The background to this chapter is this: Assyria is pushing westward, conquering territory, and quickly becoming the dominant world power. Under these circumstances, two old foes, Syria and Israel, form a league for mutual protection. The two then try to get Judah to unite with them as well. Judah, however, refuses. Therefore, the two decide to remove Judah’s king from the throne and empower a king who would join forces with them. As they prepare to overthrow the king, Ahaz (king of Judah) contemplates what he should do. Should he turn and pledge allegiance to Assyria? Isaiah says no, but instead what he needs to do is depend upon God.
In verse 1 “Israel” is mention but in verse two “Ephraim” is mentioned. Ephraim was a prominent northern tribe; so, for this reason Israel is so designated. Such is similar to how many referred to the old USSR as Russia.
Israel and Syria had taken an offensive against Judah. Much damage was done (2 Kings 16:5-6). However, Jerusalem had not fallen. Ahaz was filled with fear (Isaiah 7:2b).
The Lord instructs Isaiah and his son Shearjashub (lit. ‘a remnant shall return’) to meet Ahaz. They were to take a message to him.
The message: (1) Don’t panic over this alliance – v. 4a; (2) This opposition is like “two smoldering stumps of fire wood” (NIV) – v. 4. That is, they are but removed; (3) Their plans will not be allowed to prosper – v. 7; (4) Israel as a nation will only exist for another 65 years – v. 8b; (5) Your continuance depends upon your having faith in God – v. 9b.
Ahaz did not have such faith (2 Kings 16:7-9, 10, 16). God’s wrath was turned against him (2 Chronicles 28:22-25).
Verse 10 – 13
To assure Ahaz that he had nothing to fear from the two kings, Jehovah spoke through the prophet saying, “ask for a sign”… To paraphrase: “Ahaz, let me give you a sign that you may trust what I say.”
Ahaz responded by appealing to Deuteronomy 6:16 (cf. Psalm 78:18). Ahaz claimed that he didn’t want to tempt God. But, clearly it is not tempting (testing) God wrongfully to do what He says He’ll permit.
It appears to me that Ahaz had already set his mind to appeal to Assyria (2 Kings 16). Whatever his motive, Ahaz refused to ask for a sign.
There is a good principle to use in Bible study, and that is: the best place to find the meaning of a passage is to let the Bible explain itself (e.g., Joel 2:28-32 cf. Acts 2:16; cf. Isaiah 7:14 cf. Matthew 1:22-23). The New Covenant very clearly indicates that the reference is to the Christ being born of Mary.
The name “Immanuel”, or “Emmanuel” means “God with us” (Isaiah 7:14; 8:8, 10 cf. Matthew 1:20-23). Jesus is Immanuel (Matthew 1:20-23). God would come and dwell among man in the person Jesus (John 1:1, 14).
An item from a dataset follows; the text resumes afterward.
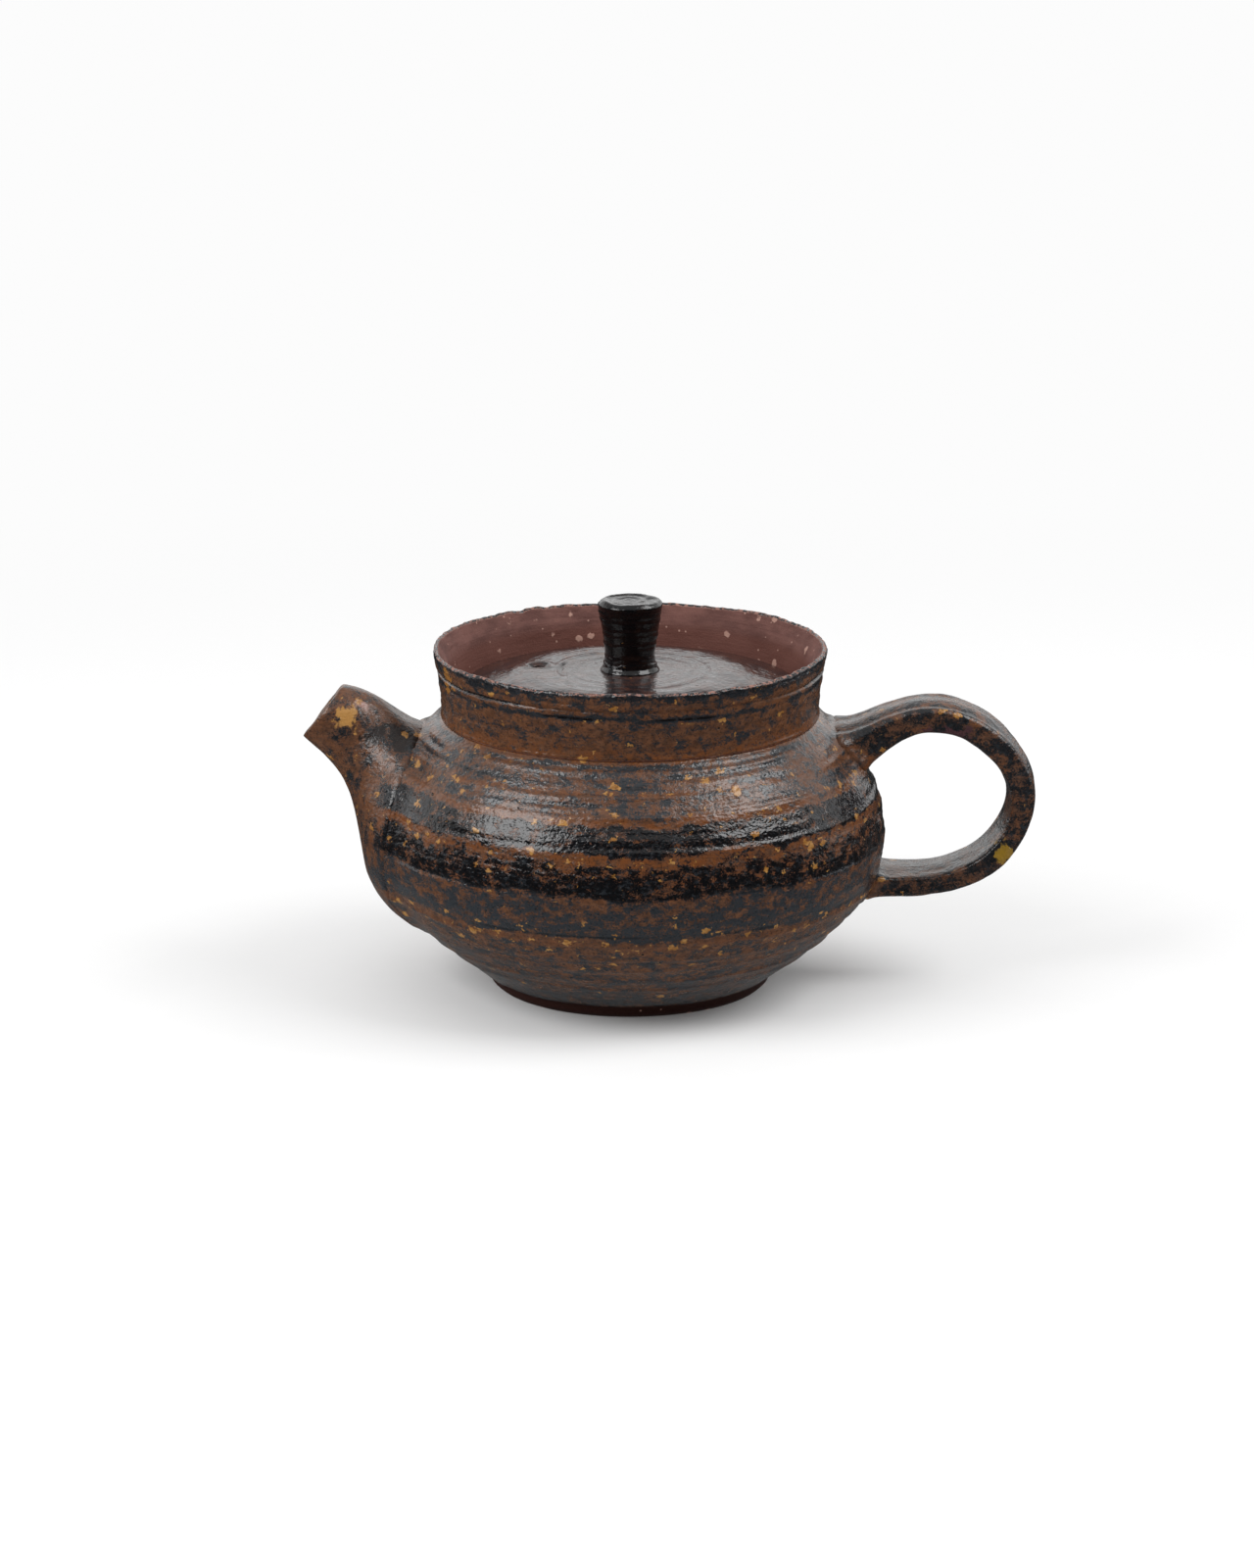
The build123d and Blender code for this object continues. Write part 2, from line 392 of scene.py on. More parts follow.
def belly_skin(p, turned, outside):
    """How far the belly's outside stands off the turned outline."""
    lumps = 0.20 * noise(p, 24, 5) + 0.11 * noise(p, 7, 6) + 0.07 * noise(p, (3.4, 3.4, 2.0), 7)
    lines = scored(turned.z, p, BELLY_LINES, 0.34, BELLY_LINE_SEED)
    skin = throwing(turned.z, turned.t, p, BELLY_RIDGES, 40) + lumps - 0.10 - lines
    # The foot band is a turned step under the glaze, which stops just above it.
    glaze_end = FOOT_BAND + 0.25 * noise(p, (6, 6, 90), 8)
    skin -= FOOT_STEP * (1 - smoothstep(turned.z, glaze_end - 0.25, glaze_end + 0.35))
    skin += root_marks(p, outside)
    # The wall behind the handle is left lumpy, where a tool couldn't reach.
    behind = smoothstep(p[:, 0], 44, 49) * smoothstep(turned.z, 20, 26) * (1 - smoothstep(turned.z, 40, 46))
    return skin + behind * 0.30 * noise(p, (3, 3, 2.6), 10)


def make_body_mesh():
    tree = cad_tree("body")
    outline, outer_count = belly_outline(tree)
    turned = Turned(outline, ROUND_BODY)
    p = turned.points()
    outside = np.repeat(np.arange(turned.ring) < outer_count, turned.steps)
    top = box_mm("body")[1].z
    wall = smoothstep(turned.z, 0.4, 2.4) * (1 - smoothstep(turned.z, top - 0.5, top))
    outer = belly_skin(p, turned, outside) * np.maximum(wall, 0.12 * (turned.z > 0.05))
    finger_rings = 0.30 * np.sin(TAU * turned.z / 4.6 - turned.t) + 0.12 * noise(p, 6, 11)
    inner = smoothstep(turned.z, 5.5, 9) * (1 - smoothstep(turned.z, top - 6, top - 3))
    turned.push(np.where(outside, outer, finger_rings * inner * 0.8))
    mesh = turned.build("body")
    strainer_low, strainer_high = box_mm("strainer")
    hole_z = (strainer_low.z + strainer_high.z) / 2
    mesh = cut(mesh, WALL_HOLE_RADIUS, (-WALL_HOLE_OUT, 0, hole_z), (1, 0, 0), WALL_HOLE_LENGTH)
    mark_body(mesh, outline[:outer_count])
    return mesh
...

Observation: It is true that nowhere in scripture is Jesus called by man Immanuel. However, (1) the fact is millions today do call him Immanuel; (2) Solomon was to be called “Jedidiah” (2 Samuel 12:24-25), which means “beloved of the LORD.” The scriptures never record any man actually calling him such, but it does not mean that he was not so called.
Note: There are two big questions which we will not answer until part two. (1) Does this verse refer to a virgin birth? (2) Does this verse have double fulfillment? That is, does it refer to someone in Ahaz’s day and then, secondarily to Jesus?
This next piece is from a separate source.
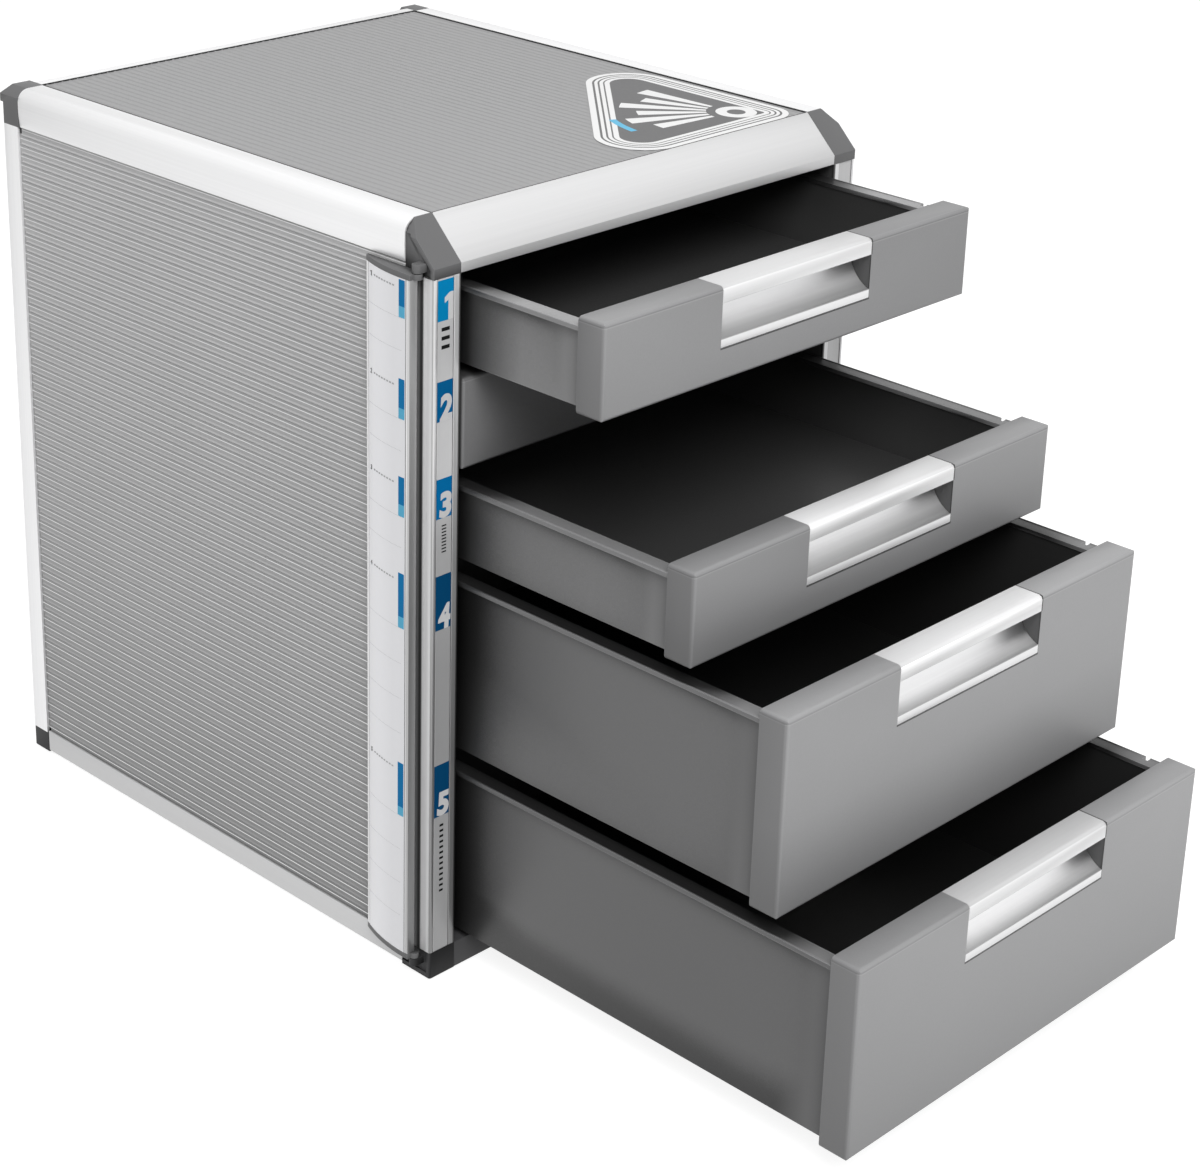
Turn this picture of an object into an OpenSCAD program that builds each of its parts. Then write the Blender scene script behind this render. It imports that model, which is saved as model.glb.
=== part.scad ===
// Desktop cabinet of five drawers: aluminium extrusions joined by moulded corner caps, ribbed panels,
// drawers that slide on side runners, and an index flap hinged on the front left corner.
// X runs to the right across the front, Y runs to the back and Z runs up.

/* [Drawer fronts] */
// Width of a drawer front
front_w = 268; // [240:1:300]
// Height of a shallow drawer front
shallow_front_h = 47; // [44:1:70]
// Height of a deep drawer front
deep_front_h = 100; // [70:1:140]
// Thickness of a drawer front
front_t = 16; // [14:0.5:20]
// Wall of a drawer front's shell
front_wall = 2.4; // [1.8:0.1:3]
// Radius of a drawer front's outline corners
front_corner_r = 2.2; // [1:0.1:3]
// Radius of a drawer front's face edges, which the bend of its handle follows
front_edge_r = 2.2; // [2:0.1:2.8]
// Number of bays between the stiffening ribs behind a drawer front
front_bays = 6; // [4:1:10]
// Thickness of the stiffening ribs behind a drawer front
front_rib_t = 1.6; // [1:0.1:2.4]
// Radius of the pegs that stake a front to its tray
peg_r = 2.5; // [2:0.1:3.5]
// Height of the gap between two fronts
front_gap = 3.4; // [2.6:0.1:6]
// Gap above the top front and below the bottom one
end_gap = 2; // [1:0.1:4]
// Gap at each side of the fronts
side_gap = 1.5; // [1:0.1:3]

/* [Handles] */
// Width of a handle
handle_w = 109; // [80:1:150]
// Height of a handle, from the top of the front to the lower end of its lip
handle_h = 30.2; // [27:0.1:33]
// Wall of the handle extrusion
handle_t = 1.6; // [1.2:0.1:1.8]
// Gap round a handle in its drawer front
handle_play = 0.15; // [0.1:0.01:0.3]
// Height of the strip that the fingers pull
handle_strip_h = 8.2; // [6:0.1:10]
// Radius of the scoop that takes the fingers
scoop_r = 20; // [18:0.5:23]
// Depth of the scoop behind the face of the front
scoop_depth = 13.2; // [11:0.1:14]
// Height of the lip below the scoop
handle_lip_h = 4.4; // [3:0.1:6]

/* [Trays] */
// Length of a tray behind its front
tray_l = 309; // [280:1:309]
// Wall and floor of a tray
tray_wall = 2; // [1.4:0.1:2.6]
// Wall and floor of a tray's liner
liner_wall = 1.8; // [1:0.1:2.4]
// Play of a liner in its tray
liner_play = 0.2; // [0.1:0.05:0.4]
// Width of the flange round a tray
flange_w = 8.5; // [8.2:0.1:12]
// Thickness of the flange
flange_t = 2.2; // [1.6:0.1:3]
// Inset of the flange from the side of the front
flange_inset = 0.5; // [0.3:0.1:0.8]
// Inset of the tray wall from the side of the front
tray_inset = 4.5; // [4.5:0.1:6]
// Drop from the top of a front to its flange
flange_drop = 5; // [3:0.1:8]
// Height of the tray floor above the lower edge of its front
floor_lift = 2; // [1:0.1:4]
// Radius of the bead along the flange's outer edge
bead_r = 0.7; // [0.4:0.1:0.8]
// Width of the notch in the right flange behind the front
notch_w = 3; // [2:0.5:6]
// Distance of the notch behind the front
notch_y = 10; // [6:0.5:20]
// Height of the stop tab at the back of the flange
stop_h = 4; // [3:0.1:5]
// Length of the stop tab
stop_l = 4; // [3:0.5:6]

/* [Drawer positions] */
// How far drawer 1 is pulled out
drawer_1_open = 90; // [0:1:250]
// How far drawer 2 is pulled out
drawer_2_open = 0; // [0:1:250]
// How far drawer 3 is pulled out
drawer_3_open = 149; // [0:1:250]
// How far drawer 4 is pulled out
drawer_4_open = 206; // [0:1:250]
// How far drawer 5 is pulled out
drawer_5_open = 254; // [0:1:265]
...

The child would grow up under somewhat normal circumstances, eating and drinking just like other children do (Luke 2:52 cf. Luke 1:80). The food herein mentioned is not the food of the privileged, the rich, the powerful; instead, this is the food of the poor (Isaiah 7:14 cf. 7:19-25).
Joseph and Mary were poor. This is clear from Luke 2:22-24 (cf. Leviticus 12:1-8).
Before, the time it would take this child (or any typical child) to know right from wrong (reaching the age of accountability cf. Deuteronomy 1:39-40) … before that age, the confederation of Israel and Syria would come to naught. Two or three years after this prophecy both these conspiring kings would be dead (2 Kings 15:30; 16:9).